▶ **The data**:
──────────────────────────────

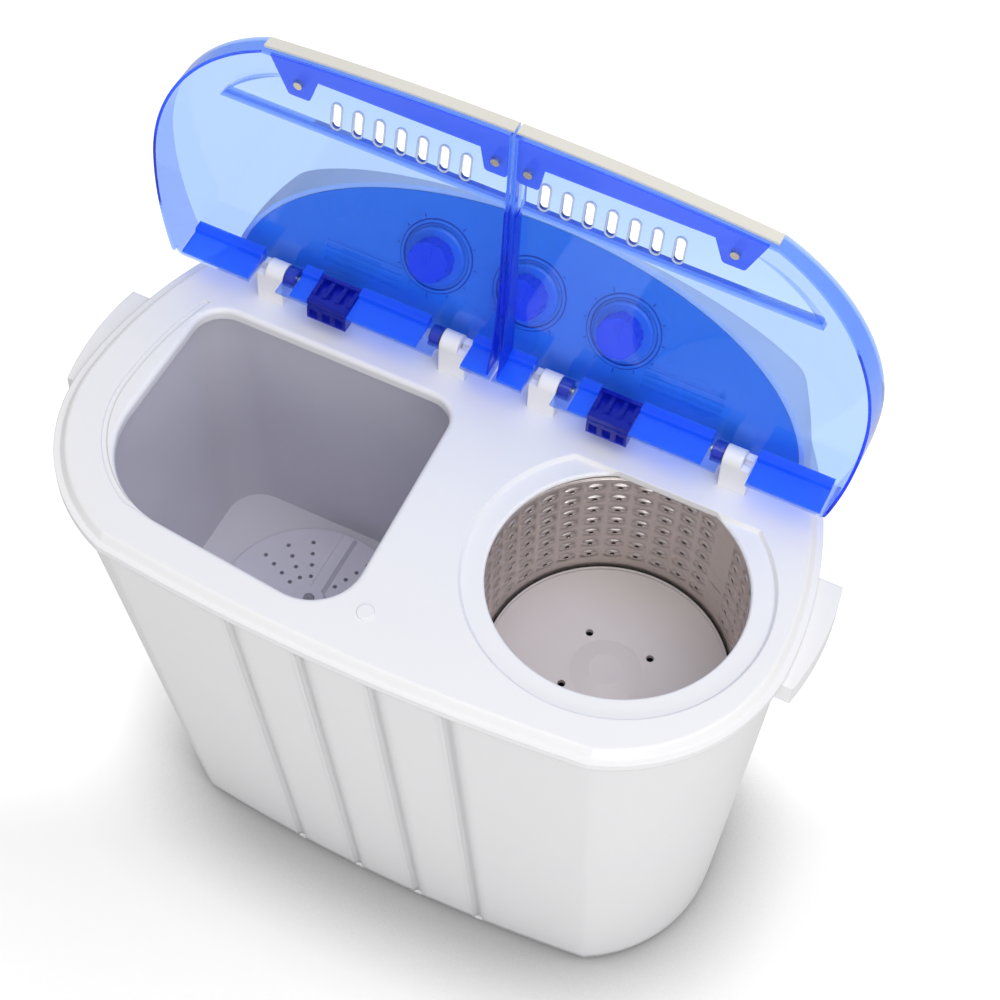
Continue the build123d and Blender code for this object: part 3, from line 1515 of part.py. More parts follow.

──────────────────────────────

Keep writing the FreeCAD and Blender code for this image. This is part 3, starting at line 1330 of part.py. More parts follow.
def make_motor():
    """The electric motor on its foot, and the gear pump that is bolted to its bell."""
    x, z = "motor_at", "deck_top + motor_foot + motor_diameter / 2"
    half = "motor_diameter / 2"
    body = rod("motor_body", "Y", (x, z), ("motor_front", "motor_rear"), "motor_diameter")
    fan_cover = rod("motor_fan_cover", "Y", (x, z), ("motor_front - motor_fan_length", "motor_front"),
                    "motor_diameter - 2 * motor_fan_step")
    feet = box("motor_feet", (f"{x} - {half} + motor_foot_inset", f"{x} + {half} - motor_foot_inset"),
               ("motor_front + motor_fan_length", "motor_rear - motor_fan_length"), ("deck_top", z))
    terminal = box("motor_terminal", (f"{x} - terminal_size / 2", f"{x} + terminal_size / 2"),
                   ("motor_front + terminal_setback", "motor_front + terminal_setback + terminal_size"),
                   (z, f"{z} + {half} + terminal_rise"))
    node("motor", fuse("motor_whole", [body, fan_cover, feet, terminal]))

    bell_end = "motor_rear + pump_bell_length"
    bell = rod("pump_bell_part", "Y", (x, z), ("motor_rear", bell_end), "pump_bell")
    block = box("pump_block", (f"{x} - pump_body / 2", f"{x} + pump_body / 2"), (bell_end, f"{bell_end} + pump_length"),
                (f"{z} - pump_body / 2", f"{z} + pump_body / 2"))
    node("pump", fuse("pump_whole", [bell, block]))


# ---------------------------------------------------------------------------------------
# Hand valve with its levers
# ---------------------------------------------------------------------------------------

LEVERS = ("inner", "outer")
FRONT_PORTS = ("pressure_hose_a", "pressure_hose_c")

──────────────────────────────

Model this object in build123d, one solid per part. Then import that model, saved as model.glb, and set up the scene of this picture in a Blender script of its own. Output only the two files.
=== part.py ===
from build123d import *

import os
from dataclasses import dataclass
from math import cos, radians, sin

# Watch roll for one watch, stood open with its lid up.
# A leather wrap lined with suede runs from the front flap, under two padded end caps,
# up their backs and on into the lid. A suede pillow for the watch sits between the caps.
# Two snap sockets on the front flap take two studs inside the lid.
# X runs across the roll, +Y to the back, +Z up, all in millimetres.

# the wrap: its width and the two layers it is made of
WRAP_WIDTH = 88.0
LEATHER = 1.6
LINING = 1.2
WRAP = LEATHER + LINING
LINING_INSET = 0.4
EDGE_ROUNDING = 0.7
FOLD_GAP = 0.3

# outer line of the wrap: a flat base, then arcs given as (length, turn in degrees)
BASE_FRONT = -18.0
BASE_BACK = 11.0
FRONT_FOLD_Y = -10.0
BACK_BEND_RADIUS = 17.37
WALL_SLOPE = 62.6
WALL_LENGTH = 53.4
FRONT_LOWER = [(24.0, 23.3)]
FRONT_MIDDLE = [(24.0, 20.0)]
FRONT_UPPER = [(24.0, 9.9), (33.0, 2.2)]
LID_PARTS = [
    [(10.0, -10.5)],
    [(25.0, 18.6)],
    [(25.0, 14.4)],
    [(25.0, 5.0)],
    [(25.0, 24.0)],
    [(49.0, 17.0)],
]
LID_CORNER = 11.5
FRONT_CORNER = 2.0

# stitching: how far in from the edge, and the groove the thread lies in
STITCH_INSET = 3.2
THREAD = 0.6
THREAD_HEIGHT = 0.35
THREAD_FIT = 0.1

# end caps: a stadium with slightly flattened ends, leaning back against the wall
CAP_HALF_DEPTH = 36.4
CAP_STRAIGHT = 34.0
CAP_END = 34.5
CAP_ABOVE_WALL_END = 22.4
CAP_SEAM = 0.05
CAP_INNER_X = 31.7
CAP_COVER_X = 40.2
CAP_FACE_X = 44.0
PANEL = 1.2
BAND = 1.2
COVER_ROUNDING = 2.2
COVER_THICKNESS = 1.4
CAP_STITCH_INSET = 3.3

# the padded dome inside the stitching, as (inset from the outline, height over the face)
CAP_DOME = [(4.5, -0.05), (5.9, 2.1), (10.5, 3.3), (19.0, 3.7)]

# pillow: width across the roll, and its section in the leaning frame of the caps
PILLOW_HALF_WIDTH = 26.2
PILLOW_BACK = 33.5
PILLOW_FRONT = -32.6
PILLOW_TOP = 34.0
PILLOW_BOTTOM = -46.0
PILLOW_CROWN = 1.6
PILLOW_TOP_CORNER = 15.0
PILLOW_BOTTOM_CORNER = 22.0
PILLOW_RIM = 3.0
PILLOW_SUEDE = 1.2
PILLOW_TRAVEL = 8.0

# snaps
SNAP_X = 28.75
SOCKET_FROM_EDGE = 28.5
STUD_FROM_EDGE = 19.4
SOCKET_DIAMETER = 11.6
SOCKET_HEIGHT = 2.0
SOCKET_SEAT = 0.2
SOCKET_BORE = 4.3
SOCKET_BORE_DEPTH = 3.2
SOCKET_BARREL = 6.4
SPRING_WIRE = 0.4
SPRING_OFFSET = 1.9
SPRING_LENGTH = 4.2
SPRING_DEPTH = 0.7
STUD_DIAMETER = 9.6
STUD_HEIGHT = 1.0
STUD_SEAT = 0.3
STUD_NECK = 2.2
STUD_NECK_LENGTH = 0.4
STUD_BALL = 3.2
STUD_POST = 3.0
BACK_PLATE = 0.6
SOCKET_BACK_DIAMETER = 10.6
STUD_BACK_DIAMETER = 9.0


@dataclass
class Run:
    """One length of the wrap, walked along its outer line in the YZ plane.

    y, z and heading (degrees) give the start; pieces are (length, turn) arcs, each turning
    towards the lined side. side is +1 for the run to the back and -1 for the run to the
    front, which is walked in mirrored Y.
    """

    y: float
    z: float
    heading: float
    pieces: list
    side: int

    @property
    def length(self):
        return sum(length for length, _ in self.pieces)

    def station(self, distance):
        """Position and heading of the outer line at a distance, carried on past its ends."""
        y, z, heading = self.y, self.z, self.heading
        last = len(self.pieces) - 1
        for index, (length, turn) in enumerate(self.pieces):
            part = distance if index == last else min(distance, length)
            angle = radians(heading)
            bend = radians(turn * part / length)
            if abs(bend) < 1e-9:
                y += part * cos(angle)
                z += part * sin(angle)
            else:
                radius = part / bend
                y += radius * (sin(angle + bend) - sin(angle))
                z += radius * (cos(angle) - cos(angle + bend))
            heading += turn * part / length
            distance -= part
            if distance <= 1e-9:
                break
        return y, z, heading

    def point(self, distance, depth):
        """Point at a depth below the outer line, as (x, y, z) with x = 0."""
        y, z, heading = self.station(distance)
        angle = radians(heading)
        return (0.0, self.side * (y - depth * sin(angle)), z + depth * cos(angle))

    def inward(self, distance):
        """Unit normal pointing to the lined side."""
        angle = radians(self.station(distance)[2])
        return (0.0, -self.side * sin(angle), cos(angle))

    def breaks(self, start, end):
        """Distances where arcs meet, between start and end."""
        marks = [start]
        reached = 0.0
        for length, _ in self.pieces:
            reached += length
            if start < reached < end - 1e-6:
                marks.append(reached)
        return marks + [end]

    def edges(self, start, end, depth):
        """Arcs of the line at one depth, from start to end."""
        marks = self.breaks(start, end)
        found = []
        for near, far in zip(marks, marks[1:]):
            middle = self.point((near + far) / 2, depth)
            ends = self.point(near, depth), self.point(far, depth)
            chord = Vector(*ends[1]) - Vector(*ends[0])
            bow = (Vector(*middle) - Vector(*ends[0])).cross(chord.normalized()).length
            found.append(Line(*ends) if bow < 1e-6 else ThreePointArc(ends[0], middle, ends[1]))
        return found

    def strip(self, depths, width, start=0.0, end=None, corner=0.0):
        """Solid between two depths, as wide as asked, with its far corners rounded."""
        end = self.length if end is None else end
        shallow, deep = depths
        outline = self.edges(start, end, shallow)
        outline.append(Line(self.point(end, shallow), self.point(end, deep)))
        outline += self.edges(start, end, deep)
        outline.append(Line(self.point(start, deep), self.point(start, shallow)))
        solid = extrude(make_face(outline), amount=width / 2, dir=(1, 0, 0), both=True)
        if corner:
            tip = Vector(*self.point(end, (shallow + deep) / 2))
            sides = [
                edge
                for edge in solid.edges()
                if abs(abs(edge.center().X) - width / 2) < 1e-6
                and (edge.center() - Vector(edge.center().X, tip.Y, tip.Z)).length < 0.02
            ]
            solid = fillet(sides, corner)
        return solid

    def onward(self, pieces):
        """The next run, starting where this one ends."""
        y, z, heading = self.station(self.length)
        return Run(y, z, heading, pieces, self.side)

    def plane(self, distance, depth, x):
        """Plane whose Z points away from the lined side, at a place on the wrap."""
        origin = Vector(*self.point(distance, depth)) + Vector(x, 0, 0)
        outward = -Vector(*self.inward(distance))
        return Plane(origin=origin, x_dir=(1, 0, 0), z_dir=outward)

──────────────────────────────

▶ **Stated exercise**:
In the material above, show every line where the word "More" turns up.

▶ **Task output**:
Continue the build123d and Blender code for this object: part 3, from line 1515 of part.py. More parts follow.
Keep writing the FreeCAD and Blender code for this image. This is part 3, starting at line 1330 of part.py. More parts follow.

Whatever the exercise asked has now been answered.